How RTP payments work

An RTP payment begins when the sender initiates a transfer through their bank's interface. The sender provides the recipient's account details, amount, and optional remittance information.

The sending bank validates the payment and submits a message to The Clearing House RTP network using the ISO 20022 messaging standard. This standard supports rich payment data including invoices, purchase orders, and fulfillment details within the secure interbank network.

The RTP network processes the message and routes it instantly to the receiving bank. The receiving bank validates the recipient's account and credits the funds immediately. Both banks receive instant confirmation that the payment completed successfully.

Settlement occurs in real time through The Clearing House's infrastructure. Unlike ACH's batch processing, each RTP transaction settles individually within seconds. The payment is final and irrevocable - once confirmed, it cannot be reversed or recalled.

RTP processing times and costs

RTP delivers instant settlement with transparent, low-cost pricing.

Processing times:

  • Settlement: Funds transfer in seconds, typically under 20 seconds
  • Availability: 24/7/365 including weekends and holidays
  • Confirmation: Immediate notification to both sender and recipient
  • No batch windows or cut-off times like ACH or wire transfers

Transaction costs:

The RTP network uses flat pricing with no volume discounts, ensuring financial institutions of all sizes pay the same rates.

RTP transaction limits

The individual transaction limit increased to $10 million on February 9, 2025, up from the previous $1 million cap. This tenfold increase enables higher-value business transactions including real estate settlements, large B2B payments, and corporate treasury operations.

Previous limit history:

  • November 2017 launch: $25,000 limit
  • April 2022: Increased to $1 million from $100,000
  • February 2025: Current $10 million limit

The higher limit addresses customer demand for instant payments on larger transactions that previously required wire transfers or delayed ACH batches. Banks can configure their own sending limits within the network maximum based on risk tolerance and customer profiles.

RTP vs ACH vs wire transfers

RTP competes with established payment rails but offers distinct advantages for time-sensitive transfers.

RTP vs ACH: ACH processes transfers in batches taking 1-2 business days for standard settlement. Same-day ACH offers faster processing but still requires several hours. RTP settles in seconds with 24/7 availability. However, ACH costs less at $0.05-$5 per transaction and has broader coverage - all US banks support ACH while RTP reaches approximately 70% of US demand deposit accounts.

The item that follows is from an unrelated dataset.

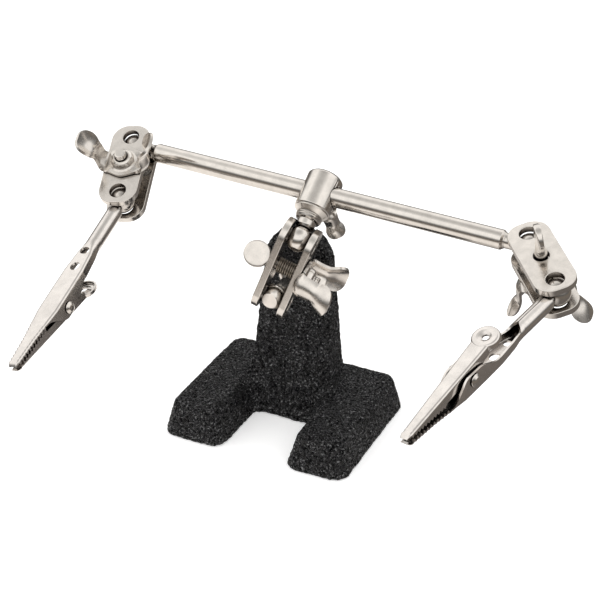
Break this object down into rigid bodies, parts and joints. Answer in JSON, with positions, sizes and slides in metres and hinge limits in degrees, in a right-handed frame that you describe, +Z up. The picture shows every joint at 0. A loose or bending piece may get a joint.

RTP vs wire transfers: Wire transfers cost $15-$50 per transaction and can take several hours. RTP costs under $2 and settles in seconds. Wire transfers support larger amounts and international transfers, while RTP is domestic-only. Both provide irrevocable payments, but RTP includes rich ISO 20022 messaging for detailed remittance data.

RTP limitations: RTP only supports credit (push) payments, not debits. Payments cannot be reversed once confirmed. The Request for Payment feature enables invoice-style functionality but differs from ACH's automatic debit capability.

Common RTP use cases

RTP's instant settlement opens new possibilities across payment scenarios. Here's how businesses and consumers use the network:

  • On-demand wage access: Gig economy workers and hourly employees receive instant payment after completing shifts. Drivers can select "get paid now" and access earnings immediately rather than waiting for weekly payroll cycles.
  • Emergency disbursements: Lenders approve and disburse small loans in seconds for urgent expenses like car repairs. Insurance companies settle claims immediately, eliminating multi-day waiting periods.
  • Supplier payments: Manufacturers pay vendors instantly upon delivery, enabling just-in-time inventory management. The 24/7 availability means payments process outside business hours when traditional systems are offline.
  • Real estate closings: Commercial and residential property transactions settle instantly with the $10 million limit. Title insurance payments process on weekends and evenings, removing timing constraints from closings.
  • Merchant settlement: Large retailers receive daily instant payments instead of waiting 1-2 days for batch settlement. Immediate revenue access improves cash flow management and working capital optimization.
  • Cash concentration: Businesses move funds between accounts instantly for month-end or quarter-end consolidation. Treasury operations benefit from real-time liquidity management across multiple entities.

Request for Payment (RFP)

The RTP network includes a Request for Payment feature that enables billers to send electronic invoices through the same secure channel. Unlike ACH debits that automatically pull funds, RFPs function as payment requests that recipients can approve or decline.

A utility company sends an RFP to a customer's bank with the bill amount and details. The customer receives notification through their banking app, reviews the request, and approves payment. The approved payment then processes instantly through RTP's credit transfer system.

RFPs cost $0.01 per message and support rich ISO 20022 data including invoice numbers, due dates, and line-item details. This creates a debit-equivalent functionality while maintaining RTP's push-payment security model.